This week’s Word begins with a Remembrance Day reminder from Peter Johnson, resident agronomist for RealAgriculture and host of this weekly podcast. From there, Wheat Pete gets into everything from ensuring your farm is a safe place to work to winter wheat acres in Ontario to nitrogen credits from working down an alfalfa crop.
- Winter is a good time to ensure all equipment has proper lighting and safety chains. Also, a tip: store duel tires flat on a pallet rather than leaning on a wall where they could fall on someone.
- Really? Ontario wheat acreage was reported this week at just under 1 million. “I’m astounded. I really expected it to be at 1.2 or 1.3 million,” says Johnson, noting soft white winter wheat acres are up while hard red winter is down. “It’s big, but not as big as it should be from a rotation standpoint.”
- With the long fall, the wheat crop looks great but too much growth in early-seeded wheat fields is causing mildew and other disease problems. “The way you manage early wheat is with a low seeding rate. No. Fall fungicides don’t help,” says a fired-up Johnson, referring to this Wheat School episode. There will likely be some increased early disease pressure next year.
- How did late N application work out in corn, specifically comparing Y-drop application versus side-dressing? Peter points out yield results depend on whether rain delivered N to the plants.
- New alternative corn seed treatment options — which one is best? It’s too early to know, he says.
- Should a thick red clover stand be clipped to prevent smothering?

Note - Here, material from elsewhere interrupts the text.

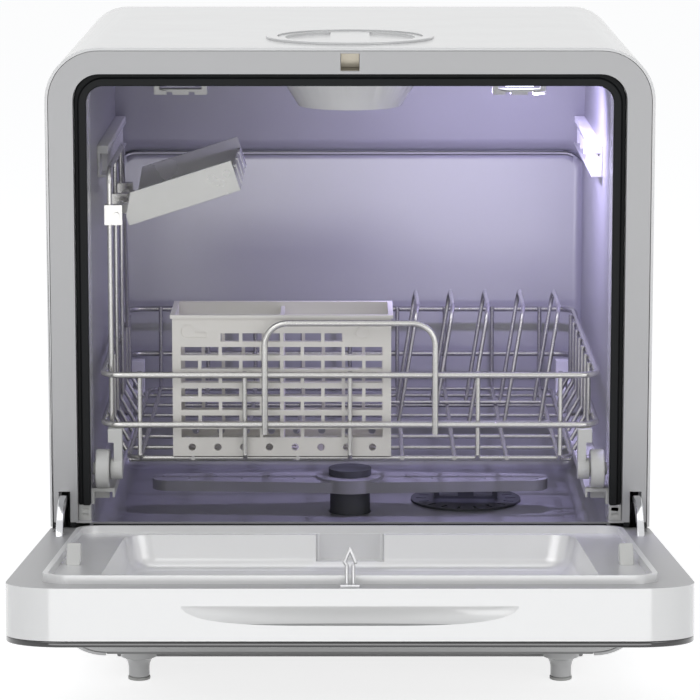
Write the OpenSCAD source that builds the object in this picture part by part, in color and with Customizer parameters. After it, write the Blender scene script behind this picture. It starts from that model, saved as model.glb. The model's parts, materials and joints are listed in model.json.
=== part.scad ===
// Countertop dishwasher with a drop-down door, a rolling rack, a cutlery basket and a folding cup shelf.
// Millimetres, +Z up, the front faces -Y. The origin lies on the worktop, in the middle of the box
// round the machine with its door open, which is the pose that is drawn.

/* [Cabinet] */
// Width over the outer shell
cabinet_w = 420; // [400:1:460]
// Depth from the front edge of the shell to its back edge
cabinet_d = 390; // [385:1:420]
// Height of the top above the worktop
cabinet_top = 455; // [450:1:480]
// Height of the shell's lower edge above the worktop
shell_base = 26; // [22:1:34]
// Radius of the shell's four corners in front view
shell_corner = 37; // [30:1:42]
// Radius of the shell's top rear edge
shell_rear_r = 20; // [10:1:26]
// Thickness of the shell's wall
shell_wall = 2; // [1.5:0.1:2.5]
// Width of the flange that the shell turns in at the back
rear_flange = 14; // [10:1:18]

/* [Tub and seal] */
// Space between the tub and the outside of the shell, at each side
side_space = 28; // [28:1:34]
// Space between the tub's ceiling and the top of the shell
top_space = 25; // [25:1:32]
// Height of the tub's floor above the shell's lower edge
floor_rise = 66; // [64:1:70]
// Space between the tub's back wall and the back of the shell, for the water tank
rear_space = 58; // [57:1:64]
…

Depends on whether you’re using it for hay (then yes) or just for plowdown.
- Should rye be used as a cover crop ahead of soybeans next year if winter wheat will follow the beans? Rye can become a problem in wheat — you don’t want it in your wheat sample, so it will require attention, maybe some roguing.
- How much N value is there in plowed down alfalfa? Approximately 100lb/ac credit to corn if the stand is two-thirds or more alfalfa, he says.
- Lastly, how do you control dandelions in strawberries? His name is Wheat Pete, so he’ll have to find out the answer from someone else for a future episode, which should be up next Wednesday.